Spanish king's daughter faces tax probe

MADRID : A Spanish judge Friday ordered an investigation into the tax affairs of King Juan Carlos's youngest daughter, Princess Cristina, adding to the woes of the scandal-hit royal family.
A judge in Palma de Mallorca demanded the tax authorities provide him with a report on Cristina's property and non-property assets, investment funds, financial assets and deposits, a copy of the order showed.
The judge, Jose Castro, is presiding over an inquiry into allegations of embezzlement against the 47-year-old princess' husband, the former Olympic handball player Inaki Urdangarin.
Cristina won some respite on May 7 when judges spared her for the time being from being called into court to be questioned as a formal suspect in the embezzlement case.

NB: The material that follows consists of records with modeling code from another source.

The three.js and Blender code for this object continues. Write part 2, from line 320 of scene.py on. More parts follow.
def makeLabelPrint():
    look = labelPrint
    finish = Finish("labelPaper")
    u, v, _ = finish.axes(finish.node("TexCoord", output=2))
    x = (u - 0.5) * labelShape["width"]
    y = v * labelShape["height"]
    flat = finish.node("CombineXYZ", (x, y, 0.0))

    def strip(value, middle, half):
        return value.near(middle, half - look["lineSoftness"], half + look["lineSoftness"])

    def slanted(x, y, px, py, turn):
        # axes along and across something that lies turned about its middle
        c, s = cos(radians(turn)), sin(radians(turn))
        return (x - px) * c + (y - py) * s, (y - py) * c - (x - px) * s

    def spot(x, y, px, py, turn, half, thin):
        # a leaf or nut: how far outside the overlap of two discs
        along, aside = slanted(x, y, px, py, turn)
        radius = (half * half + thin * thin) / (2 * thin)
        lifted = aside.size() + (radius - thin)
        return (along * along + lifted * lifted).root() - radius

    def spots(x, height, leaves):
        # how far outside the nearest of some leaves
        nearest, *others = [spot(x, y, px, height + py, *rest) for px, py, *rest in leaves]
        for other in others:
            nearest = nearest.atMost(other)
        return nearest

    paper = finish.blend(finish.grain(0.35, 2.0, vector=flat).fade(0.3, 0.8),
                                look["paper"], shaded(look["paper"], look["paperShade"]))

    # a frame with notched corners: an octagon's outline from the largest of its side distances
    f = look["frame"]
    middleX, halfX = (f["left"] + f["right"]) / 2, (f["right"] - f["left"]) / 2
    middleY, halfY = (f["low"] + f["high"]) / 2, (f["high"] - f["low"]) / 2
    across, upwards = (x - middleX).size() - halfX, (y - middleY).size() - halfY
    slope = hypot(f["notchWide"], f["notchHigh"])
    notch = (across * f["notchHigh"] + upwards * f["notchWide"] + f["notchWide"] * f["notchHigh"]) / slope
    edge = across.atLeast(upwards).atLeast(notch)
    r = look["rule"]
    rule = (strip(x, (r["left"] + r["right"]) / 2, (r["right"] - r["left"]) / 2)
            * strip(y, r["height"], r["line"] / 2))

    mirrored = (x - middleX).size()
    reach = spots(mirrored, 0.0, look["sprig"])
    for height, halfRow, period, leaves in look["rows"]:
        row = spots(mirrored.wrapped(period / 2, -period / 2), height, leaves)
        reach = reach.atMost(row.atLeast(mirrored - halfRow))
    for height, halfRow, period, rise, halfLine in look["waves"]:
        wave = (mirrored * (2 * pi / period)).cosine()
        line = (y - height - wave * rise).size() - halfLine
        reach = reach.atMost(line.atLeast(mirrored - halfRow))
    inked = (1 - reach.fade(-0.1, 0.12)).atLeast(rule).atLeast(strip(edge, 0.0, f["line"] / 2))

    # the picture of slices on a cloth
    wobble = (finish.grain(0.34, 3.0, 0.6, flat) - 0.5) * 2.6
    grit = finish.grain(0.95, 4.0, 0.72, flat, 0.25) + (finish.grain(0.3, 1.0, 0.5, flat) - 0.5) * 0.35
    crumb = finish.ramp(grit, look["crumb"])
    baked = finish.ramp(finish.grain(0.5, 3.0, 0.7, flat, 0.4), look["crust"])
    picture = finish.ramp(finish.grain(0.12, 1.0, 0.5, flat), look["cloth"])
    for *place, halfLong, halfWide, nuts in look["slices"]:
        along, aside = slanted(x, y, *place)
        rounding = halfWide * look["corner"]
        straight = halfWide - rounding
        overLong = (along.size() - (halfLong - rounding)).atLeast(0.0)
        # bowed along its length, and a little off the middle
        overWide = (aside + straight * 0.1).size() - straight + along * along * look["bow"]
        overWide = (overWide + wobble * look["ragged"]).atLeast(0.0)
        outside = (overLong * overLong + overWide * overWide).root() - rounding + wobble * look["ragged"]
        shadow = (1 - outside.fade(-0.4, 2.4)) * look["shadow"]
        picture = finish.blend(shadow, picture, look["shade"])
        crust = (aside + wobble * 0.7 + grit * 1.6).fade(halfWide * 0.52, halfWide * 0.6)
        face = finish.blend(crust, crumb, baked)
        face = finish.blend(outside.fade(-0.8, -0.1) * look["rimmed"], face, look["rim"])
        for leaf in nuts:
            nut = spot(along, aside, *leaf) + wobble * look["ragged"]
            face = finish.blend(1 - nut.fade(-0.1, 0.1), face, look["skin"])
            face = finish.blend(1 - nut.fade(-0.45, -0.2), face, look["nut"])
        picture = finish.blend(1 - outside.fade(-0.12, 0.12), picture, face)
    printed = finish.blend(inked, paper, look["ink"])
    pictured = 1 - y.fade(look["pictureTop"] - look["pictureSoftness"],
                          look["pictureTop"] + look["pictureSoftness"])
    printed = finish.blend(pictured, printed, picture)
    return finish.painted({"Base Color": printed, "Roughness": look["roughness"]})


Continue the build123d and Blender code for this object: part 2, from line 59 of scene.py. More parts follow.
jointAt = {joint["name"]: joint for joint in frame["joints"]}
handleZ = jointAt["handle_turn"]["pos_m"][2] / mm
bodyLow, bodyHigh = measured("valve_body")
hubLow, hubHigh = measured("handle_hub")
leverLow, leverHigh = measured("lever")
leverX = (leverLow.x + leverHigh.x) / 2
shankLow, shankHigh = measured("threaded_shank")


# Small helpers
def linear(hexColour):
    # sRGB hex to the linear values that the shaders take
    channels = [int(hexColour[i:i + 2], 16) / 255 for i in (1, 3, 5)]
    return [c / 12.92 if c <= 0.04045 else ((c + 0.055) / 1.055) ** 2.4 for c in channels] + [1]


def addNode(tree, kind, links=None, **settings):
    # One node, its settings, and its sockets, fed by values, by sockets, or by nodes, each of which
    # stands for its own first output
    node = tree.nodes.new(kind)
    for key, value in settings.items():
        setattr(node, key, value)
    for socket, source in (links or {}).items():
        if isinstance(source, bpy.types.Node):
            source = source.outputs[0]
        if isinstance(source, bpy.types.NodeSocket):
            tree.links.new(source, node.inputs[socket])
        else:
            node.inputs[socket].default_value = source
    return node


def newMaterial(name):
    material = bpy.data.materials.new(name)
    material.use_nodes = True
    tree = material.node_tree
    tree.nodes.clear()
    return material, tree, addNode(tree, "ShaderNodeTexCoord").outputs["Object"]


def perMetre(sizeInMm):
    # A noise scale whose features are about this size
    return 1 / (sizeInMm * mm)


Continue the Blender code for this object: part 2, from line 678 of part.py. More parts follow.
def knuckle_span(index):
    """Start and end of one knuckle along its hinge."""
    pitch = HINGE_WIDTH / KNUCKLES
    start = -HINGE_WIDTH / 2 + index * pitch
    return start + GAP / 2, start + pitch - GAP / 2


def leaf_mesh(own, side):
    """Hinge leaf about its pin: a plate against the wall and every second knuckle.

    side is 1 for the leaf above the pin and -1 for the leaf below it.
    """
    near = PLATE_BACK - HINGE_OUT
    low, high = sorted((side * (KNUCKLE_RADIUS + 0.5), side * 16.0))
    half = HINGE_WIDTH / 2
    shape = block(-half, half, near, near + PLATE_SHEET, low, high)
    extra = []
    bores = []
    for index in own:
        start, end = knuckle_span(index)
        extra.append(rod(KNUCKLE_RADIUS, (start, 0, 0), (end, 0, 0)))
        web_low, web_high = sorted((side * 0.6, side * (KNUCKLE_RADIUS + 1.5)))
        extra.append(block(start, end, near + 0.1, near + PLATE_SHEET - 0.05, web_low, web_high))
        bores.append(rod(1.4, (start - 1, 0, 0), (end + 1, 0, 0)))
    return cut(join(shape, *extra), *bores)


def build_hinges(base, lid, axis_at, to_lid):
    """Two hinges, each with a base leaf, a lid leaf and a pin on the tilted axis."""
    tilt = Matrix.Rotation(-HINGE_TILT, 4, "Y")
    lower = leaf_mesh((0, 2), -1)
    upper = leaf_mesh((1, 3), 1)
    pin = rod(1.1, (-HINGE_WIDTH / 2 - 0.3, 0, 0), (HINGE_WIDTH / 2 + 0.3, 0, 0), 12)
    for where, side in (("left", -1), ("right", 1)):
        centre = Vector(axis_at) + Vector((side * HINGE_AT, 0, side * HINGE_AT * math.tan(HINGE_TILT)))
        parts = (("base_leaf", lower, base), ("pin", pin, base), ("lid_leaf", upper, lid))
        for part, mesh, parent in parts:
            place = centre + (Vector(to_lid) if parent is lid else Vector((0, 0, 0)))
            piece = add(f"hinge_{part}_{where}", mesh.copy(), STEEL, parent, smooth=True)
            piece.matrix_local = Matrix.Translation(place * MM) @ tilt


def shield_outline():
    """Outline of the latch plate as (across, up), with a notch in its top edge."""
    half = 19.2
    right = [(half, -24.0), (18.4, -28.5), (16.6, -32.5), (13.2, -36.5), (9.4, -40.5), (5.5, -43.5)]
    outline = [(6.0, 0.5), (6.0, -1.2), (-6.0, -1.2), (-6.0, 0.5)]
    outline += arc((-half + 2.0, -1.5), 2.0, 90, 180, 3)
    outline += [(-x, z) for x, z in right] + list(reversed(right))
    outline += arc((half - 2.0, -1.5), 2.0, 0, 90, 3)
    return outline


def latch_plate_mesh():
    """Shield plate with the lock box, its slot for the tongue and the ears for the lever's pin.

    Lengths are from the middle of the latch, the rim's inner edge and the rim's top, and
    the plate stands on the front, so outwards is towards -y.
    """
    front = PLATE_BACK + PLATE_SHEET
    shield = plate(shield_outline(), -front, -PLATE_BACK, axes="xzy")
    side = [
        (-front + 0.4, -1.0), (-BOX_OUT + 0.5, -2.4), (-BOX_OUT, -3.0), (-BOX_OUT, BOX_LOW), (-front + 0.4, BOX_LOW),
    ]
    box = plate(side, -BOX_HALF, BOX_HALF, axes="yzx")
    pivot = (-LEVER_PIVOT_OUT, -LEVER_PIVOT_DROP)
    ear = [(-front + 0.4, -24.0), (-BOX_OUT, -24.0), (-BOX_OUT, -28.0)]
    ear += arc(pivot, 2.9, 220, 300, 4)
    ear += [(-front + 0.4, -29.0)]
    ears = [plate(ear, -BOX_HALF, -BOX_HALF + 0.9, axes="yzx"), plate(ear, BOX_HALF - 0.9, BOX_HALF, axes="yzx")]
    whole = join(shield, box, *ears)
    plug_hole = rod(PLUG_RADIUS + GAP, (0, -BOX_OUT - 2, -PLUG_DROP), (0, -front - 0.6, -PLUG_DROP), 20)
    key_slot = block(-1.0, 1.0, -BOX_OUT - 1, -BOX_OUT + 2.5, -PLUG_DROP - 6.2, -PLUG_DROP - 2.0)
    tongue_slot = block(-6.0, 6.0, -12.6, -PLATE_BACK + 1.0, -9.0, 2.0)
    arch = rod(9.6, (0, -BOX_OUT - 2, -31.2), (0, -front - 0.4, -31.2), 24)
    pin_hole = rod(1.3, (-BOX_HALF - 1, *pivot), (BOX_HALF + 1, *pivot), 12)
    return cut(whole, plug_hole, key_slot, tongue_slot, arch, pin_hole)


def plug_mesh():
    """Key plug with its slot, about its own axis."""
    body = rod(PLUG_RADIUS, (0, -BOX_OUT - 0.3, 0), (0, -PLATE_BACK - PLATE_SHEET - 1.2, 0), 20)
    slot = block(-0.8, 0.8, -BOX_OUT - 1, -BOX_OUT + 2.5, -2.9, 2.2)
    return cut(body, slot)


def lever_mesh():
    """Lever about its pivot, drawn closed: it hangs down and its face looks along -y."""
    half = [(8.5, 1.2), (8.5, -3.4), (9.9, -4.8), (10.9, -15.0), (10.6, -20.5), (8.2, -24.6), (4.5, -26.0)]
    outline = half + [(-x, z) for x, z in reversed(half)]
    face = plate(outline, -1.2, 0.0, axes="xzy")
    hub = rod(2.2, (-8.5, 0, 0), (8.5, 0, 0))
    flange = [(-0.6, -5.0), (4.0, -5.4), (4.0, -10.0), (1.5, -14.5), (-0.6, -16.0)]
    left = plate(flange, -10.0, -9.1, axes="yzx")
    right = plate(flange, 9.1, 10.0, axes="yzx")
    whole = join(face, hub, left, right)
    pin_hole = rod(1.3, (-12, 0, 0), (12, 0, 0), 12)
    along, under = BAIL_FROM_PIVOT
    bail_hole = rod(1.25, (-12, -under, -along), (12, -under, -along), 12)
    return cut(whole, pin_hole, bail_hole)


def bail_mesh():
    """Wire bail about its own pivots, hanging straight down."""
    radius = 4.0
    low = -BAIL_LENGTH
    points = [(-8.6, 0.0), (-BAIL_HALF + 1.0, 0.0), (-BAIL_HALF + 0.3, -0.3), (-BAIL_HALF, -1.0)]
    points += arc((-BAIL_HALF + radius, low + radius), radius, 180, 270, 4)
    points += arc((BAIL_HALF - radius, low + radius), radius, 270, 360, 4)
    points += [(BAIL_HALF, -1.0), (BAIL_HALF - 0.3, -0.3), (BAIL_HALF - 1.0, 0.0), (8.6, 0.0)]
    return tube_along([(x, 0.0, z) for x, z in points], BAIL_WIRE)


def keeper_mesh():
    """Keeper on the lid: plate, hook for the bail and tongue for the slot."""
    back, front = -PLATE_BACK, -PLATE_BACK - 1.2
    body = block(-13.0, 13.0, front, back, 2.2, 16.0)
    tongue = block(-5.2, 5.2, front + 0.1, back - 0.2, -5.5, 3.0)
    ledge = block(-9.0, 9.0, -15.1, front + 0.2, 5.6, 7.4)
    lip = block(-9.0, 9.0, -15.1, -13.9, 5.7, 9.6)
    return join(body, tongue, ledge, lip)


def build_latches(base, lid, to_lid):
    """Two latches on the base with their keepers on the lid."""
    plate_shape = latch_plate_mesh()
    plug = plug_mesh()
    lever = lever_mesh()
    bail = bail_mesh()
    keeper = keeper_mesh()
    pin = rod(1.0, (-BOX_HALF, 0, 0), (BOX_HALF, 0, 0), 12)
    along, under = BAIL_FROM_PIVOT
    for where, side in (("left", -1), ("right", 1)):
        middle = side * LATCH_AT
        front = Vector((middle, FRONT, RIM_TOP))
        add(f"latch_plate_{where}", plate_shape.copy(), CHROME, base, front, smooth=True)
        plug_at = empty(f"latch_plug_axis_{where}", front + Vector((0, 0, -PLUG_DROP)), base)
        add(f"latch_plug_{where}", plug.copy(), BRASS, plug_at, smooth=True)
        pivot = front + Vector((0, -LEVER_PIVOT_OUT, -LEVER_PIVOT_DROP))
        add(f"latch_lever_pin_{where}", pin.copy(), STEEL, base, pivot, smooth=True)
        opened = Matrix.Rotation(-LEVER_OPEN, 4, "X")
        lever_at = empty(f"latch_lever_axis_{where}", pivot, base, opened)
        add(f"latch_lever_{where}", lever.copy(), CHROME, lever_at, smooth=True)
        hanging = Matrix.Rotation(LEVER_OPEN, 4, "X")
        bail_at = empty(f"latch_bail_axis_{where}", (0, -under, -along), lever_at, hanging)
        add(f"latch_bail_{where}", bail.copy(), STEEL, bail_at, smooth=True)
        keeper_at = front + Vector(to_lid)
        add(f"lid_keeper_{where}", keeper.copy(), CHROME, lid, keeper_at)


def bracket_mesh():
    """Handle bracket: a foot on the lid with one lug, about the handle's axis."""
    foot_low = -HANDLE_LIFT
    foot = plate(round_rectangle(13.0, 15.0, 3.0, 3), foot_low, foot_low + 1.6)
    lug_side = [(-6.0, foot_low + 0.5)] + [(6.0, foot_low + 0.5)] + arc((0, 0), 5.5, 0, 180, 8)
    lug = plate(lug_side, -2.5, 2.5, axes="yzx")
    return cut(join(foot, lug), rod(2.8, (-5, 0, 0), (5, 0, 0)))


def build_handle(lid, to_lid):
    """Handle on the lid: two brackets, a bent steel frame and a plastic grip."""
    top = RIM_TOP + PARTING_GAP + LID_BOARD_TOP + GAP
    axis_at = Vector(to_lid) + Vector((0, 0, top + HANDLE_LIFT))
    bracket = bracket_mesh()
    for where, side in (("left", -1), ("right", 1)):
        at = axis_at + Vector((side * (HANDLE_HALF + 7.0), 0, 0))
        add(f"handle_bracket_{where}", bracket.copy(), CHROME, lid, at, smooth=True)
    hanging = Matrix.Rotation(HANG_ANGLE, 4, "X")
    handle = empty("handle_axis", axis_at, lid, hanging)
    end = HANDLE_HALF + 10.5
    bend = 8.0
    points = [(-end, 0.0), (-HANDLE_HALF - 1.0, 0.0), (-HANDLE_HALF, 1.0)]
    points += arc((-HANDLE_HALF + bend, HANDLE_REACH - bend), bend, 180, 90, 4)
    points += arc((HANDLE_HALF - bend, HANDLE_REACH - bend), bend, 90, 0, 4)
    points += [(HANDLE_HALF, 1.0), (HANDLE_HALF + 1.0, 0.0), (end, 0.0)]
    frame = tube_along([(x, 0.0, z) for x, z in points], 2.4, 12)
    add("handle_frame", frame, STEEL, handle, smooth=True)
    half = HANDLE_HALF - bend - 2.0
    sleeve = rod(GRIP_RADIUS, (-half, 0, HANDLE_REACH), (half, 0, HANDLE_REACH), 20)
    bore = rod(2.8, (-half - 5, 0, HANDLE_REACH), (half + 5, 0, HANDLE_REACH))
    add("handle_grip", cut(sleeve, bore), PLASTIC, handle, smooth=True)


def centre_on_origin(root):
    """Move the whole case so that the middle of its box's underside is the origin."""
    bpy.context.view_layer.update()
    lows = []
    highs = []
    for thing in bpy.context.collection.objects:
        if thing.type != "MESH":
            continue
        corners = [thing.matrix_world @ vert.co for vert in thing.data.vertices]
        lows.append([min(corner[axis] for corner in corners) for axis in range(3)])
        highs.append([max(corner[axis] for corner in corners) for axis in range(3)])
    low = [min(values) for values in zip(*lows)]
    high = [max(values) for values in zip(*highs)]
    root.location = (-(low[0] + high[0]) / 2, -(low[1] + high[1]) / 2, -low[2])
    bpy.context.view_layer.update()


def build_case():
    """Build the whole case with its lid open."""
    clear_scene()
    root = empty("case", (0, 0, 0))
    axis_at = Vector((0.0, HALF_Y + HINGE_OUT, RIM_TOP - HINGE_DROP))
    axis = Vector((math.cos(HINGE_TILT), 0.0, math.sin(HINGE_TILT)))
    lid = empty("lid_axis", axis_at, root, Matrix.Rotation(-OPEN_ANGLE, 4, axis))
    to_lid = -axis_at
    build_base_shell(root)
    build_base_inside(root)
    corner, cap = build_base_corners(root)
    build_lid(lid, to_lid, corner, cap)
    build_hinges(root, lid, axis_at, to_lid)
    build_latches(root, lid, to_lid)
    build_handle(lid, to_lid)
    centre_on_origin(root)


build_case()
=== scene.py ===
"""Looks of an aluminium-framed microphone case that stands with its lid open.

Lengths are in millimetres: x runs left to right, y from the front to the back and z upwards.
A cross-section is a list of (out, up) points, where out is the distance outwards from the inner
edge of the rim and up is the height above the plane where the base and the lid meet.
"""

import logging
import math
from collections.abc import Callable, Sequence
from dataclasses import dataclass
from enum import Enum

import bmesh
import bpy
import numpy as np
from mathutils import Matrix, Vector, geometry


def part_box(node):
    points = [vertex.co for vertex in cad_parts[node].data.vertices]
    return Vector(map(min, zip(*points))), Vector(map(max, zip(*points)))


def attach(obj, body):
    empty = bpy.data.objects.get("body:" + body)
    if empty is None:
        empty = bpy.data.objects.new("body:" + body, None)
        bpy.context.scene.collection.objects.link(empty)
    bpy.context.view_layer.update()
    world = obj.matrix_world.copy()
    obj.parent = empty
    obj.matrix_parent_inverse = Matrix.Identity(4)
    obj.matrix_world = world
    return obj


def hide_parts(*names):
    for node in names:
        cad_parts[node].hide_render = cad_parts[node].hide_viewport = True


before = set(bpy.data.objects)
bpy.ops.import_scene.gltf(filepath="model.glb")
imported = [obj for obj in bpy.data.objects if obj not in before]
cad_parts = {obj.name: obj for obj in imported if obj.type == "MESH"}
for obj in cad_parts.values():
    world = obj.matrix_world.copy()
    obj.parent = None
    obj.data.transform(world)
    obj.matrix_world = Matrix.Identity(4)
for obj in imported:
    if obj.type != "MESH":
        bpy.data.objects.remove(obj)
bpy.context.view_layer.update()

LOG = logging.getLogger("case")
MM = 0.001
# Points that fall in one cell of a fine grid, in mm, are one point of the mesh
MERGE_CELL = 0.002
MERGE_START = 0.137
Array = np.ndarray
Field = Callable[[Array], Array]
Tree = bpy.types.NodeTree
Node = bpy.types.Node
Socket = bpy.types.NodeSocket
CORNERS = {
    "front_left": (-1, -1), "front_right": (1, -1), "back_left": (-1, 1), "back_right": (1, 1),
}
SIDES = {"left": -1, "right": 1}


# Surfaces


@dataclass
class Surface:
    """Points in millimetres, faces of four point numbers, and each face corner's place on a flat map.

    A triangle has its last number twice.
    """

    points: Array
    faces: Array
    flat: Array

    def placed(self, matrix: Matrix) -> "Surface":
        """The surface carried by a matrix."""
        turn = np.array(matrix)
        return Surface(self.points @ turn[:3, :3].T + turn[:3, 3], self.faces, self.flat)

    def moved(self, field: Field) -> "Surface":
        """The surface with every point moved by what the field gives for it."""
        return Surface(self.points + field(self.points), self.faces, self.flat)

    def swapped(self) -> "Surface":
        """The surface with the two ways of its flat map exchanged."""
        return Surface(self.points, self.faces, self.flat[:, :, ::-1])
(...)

But they said she may yet be summoned to the court in Palma de Mallorca on the Balearic Islands in another branch of the affair: a tax and money-laundering case also linked to her husband.
Castro is investigating accusations that Urdangarin and his former business partner Diego Torres embezzled six million euros ($8 million) in public funds meant for sports events.
The money was allegedly placed in the non-profit Noos Institute, which Urdangarin chaired from 2004 to 2006 and of which Cristina was a board member. Neither she nor Urdangarin has been charged with any crime.